[Exercise description]
In the listing below, find the line containing "lid_base = DOME_CENTRE[1]" and the line containing "before = set(bpy.data.objects)". Repeat exactly those two lines and every line between them, nothing more.

>>

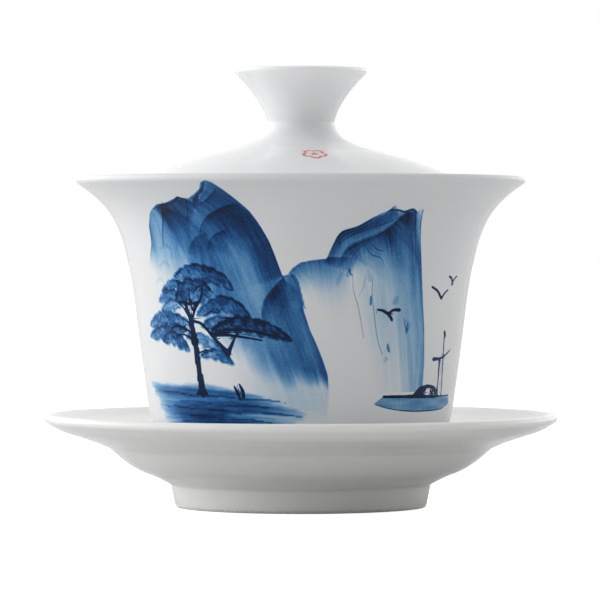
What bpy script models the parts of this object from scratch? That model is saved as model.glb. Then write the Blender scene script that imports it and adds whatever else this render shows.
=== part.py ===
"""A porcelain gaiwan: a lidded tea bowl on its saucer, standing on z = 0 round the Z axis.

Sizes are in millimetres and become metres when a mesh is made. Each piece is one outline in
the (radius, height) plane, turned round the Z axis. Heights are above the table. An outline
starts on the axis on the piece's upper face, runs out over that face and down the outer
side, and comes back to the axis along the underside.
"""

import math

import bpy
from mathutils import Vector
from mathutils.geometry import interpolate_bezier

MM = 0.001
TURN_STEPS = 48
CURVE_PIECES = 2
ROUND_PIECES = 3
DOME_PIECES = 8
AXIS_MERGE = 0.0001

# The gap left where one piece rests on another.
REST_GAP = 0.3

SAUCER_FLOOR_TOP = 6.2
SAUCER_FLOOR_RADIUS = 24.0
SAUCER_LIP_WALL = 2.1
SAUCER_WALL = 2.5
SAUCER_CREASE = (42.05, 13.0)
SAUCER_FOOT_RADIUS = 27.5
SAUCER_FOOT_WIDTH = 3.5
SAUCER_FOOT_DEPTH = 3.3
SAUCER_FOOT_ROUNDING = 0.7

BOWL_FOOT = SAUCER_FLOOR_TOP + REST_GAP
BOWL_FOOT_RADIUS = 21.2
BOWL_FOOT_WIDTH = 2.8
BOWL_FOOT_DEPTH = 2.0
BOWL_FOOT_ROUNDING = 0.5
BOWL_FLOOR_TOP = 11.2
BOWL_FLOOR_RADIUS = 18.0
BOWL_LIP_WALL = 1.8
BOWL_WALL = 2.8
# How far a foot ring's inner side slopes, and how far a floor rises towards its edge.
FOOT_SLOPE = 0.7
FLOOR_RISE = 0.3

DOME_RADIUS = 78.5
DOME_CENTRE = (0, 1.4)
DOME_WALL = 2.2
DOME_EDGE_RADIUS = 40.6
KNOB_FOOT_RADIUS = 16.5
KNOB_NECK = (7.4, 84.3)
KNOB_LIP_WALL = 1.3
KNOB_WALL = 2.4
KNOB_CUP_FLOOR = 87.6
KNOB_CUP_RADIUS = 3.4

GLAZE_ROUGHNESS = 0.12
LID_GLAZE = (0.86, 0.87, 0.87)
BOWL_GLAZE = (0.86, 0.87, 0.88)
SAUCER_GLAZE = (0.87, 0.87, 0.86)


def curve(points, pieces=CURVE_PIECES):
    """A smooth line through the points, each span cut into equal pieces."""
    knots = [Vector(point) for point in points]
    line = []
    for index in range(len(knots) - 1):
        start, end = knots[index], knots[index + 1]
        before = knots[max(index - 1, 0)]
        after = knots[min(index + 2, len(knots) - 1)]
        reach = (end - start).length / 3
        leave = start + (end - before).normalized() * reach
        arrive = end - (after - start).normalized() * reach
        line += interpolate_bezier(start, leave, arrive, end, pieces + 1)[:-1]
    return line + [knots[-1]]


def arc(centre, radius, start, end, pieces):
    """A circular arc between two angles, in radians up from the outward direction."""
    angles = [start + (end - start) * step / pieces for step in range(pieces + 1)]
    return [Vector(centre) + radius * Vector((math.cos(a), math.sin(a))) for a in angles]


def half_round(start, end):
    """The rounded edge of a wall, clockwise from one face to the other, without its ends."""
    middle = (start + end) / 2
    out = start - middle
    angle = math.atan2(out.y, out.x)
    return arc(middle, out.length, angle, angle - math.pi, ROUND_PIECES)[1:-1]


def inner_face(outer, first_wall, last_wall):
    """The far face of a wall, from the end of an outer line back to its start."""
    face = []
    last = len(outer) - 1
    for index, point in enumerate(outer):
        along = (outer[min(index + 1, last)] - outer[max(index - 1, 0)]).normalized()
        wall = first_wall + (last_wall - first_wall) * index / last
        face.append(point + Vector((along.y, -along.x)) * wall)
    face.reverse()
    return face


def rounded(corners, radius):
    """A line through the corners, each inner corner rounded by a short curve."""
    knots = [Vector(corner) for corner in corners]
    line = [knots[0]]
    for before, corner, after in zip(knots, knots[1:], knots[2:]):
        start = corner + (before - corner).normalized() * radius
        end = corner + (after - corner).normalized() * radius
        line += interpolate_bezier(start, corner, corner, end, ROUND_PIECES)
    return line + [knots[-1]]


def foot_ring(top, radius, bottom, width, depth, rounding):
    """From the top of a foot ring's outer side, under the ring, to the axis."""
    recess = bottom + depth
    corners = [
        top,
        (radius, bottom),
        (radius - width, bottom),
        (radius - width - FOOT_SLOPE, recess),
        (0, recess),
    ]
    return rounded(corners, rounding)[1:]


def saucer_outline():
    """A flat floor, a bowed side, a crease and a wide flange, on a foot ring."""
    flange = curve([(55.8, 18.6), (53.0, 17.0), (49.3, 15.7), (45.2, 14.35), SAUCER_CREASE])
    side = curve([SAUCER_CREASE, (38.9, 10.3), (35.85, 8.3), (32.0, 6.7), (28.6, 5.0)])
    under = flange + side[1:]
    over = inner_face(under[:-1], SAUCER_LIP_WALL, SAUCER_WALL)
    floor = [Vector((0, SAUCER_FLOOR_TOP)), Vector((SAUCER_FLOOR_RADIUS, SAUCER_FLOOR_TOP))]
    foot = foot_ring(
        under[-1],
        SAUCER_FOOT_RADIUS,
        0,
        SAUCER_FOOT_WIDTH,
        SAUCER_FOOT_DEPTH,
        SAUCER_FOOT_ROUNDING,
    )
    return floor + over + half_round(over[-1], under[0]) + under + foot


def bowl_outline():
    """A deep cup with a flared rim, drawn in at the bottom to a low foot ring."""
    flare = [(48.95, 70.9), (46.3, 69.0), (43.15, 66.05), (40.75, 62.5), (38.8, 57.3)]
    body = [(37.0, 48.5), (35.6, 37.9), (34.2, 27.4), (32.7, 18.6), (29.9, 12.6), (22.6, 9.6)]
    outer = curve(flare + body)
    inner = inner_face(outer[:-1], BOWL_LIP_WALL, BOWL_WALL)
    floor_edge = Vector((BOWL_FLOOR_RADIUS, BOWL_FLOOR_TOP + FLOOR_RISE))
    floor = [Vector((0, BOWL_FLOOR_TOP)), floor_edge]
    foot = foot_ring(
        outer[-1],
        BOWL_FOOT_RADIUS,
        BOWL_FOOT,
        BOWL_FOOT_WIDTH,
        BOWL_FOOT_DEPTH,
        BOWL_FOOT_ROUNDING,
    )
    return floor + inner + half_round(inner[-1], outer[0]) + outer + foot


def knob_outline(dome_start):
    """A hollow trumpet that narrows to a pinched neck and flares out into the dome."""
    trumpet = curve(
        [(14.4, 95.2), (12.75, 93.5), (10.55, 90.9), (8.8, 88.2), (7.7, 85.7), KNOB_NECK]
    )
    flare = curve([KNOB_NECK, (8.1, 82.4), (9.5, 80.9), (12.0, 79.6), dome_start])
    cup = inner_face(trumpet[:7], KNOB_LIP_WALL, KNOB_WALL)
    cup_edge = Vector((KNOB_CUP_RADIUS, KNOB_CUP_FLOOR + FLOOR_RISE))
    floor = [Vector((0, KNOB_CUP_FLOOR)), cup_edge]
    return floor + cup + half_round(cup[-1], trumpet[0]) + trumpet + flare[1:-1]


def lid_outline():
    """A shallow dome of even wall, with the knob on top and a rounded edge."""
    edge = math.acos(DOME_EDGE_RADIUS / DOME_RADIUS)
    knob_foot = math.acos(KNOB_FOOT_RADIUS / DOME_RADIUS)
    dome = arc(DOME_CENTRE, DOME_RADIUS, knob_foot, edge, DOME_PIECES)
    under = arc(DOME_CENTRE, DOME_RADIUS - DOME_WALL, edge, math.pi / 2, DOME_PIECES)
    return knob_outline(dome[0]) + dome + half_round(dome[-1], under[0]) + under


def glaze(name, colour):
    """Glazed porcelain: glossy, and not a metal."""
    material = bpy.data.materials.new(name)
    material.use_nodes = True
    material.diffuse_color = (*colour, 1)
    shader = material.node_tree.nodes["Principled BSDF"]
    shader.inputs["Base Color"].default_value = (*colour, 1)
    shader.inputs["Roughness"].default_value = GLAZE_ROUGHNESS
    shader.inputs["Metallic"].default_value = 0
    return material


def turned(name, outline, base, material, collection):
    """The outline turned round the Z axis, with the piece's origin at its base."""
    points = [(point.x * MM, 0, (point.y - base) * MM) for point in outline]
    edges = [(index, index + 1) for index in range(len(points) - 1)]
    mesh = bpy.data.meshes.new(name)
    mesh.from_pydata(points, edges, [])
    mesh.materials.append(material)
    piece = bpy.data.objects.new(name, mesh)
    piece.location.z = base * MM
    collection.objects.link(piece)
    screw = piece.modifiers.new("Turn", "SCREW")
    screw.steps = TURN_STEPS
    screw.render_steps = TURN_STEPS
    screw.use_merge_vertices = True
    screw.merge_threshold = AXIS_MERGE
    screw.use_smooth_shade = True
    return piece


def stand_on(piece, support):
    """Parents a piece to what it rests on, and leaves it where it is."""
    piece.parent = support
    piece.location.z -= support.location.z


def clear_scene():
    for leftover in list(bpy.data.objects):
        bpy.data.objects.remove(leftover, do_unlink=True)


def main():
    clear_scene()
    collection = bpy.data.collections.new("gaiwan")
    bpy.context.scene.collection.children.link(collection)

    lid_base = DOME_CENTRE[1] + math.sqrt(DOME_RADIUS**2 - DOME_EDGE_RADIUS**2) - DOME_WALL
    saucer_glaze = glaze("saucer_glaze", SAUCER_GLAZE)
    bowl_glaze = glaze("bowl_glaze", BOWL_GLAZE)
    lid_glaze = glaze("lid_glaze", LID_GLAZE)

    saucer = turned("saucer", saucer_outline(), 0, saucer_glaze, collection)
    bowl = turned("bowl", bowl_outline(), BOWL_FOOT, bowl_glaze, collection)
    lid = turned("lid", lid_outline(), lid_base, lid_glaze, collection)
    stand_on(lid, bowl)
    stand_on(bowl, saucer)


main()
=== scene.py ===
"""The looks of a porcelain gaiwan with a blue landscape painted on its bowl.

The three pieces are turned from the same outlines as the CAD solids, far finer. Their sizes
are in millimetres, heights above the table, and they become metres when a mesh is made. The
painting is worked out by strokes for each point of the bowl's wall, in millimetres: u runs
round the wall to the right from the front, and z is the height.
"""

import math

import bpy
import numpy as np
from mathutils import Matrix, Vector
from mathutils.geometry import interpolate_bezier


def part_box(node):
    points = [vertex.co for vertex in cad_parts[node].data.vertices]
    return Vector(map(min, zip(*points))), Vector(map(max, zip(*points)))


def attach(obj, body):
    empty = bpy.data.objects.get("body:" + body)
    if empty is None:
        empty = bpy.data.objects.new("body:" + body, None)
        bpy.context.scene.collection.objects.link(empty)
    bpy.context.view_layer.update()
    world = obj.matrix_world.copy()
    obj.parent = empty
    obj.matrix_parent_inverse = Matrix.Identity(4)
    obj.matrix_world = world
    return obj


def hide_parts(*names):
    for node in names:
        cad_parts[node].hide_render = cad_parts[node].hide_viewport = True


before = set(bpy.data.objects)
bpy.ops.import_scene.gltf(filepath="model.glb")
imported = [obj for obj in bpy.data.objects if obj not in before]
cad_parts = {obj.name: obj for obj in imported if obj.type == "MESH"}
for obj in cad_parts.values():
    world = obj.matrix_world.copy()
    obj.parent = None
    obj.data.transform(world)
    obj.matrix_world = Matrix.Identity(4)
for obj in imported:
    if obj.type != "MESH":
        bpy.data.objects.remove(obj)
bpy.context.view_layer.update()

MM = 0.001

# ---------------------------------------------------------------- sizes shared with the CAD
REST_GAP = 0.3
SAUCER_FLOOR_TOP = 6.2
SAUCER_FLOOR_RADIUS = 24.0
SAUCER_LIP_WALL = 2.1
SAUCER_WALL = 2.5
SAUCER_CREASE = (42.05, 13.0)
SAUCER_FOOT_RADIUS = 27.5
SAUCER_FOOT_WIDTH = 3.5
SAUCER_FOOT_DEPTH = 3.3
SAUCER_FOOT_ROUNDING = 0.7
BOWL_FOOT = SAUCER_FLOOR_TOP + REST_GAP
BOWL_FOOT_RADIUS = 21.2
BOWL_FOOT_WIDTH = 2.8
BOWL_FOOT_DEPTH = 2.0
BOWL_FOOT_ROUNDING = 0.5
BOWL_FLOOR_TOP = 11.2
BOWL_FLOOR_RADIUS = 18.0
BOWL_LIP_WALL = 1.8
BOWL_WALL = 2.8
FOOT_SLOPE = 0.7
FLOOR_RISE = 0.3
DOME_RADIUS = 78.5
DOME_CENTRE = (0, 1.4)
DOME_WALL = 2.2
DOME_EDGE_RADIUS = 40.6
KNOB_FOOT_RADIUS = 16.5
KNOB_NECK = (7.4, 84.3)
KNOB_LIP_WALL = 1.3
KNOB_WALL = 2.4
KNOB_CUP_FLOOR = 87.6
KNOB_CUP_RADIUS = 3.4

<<

[Task solution]
    lid_base = DOME_CENTRE[1] + math.sqrt(DOME_RADIUS**2 - DOME_EDGE_RADIUS**2) - DOME_WALL
    saucer_glaze = glaze("saucer_glaze", SAUCER_GLAZE)
    bowl_glaze = glaze("bowl_glaze", BOWL_GLAZE)
    lid_glaze = glaze("lid_glaze", LID_GLAZE)

    saucer = turned("saucer", saucer_outline(), 0, saucer_glaze, collection)
    bowl = turned("bowl", bowl_outline(), BOWL_FOOT, bowl_glaze, collection)
    lid = turned("lid", lid_outline(), lid_base, lid_glaze, collection)
    stand_on(lid, bowl)
    stand_on(bowl, saucer)


main()
=== scene.py ===
"""The looks of a porcelain gaiwan with a blue landscape painted on its bowl.

The three pieces are turned from the same outlines as the CAD solids, far finer. Their sizes
are in millimetres, heights above the table, and they become metres when a mesh is made. The
painting is worked out by strokes for each point of the bowl's wall, in millimetres: u runs
round the wall to the right from the front, and z is the height.
"""

import math

import bpy
import numpy as np
from mathutils import Matrix, Vector
from mathutils.geometry import interpolate_bezier


def part_box(node):
    points = [vertex.co for vertex in cad_parts[node].data.vertices]
    return Vector(map(min, zip(*points))), Vector(map(max, zip(*points)))


def attach(obj, body):
    empty = bpy.data.objects.get("body:" + body)
    if empty is None:
        empty = bpy.data.objects.new("body:" + body, None)
        bpy.context.scene.collection.objects.link(empty)
    bpy.context.view_layer.update()
    world = obj.matrix_world.copy()
    obj.parent = empty
    obj.matrix_parent_inverse = Matrix.Identity(4)
    obj.matrix_world = world
    return obj


def hide_parts(*names):
    for node in names:
        cad_parts[node].hide_render = cad_parts[node].hide_viewport = True


before = set(bpy.data.objects)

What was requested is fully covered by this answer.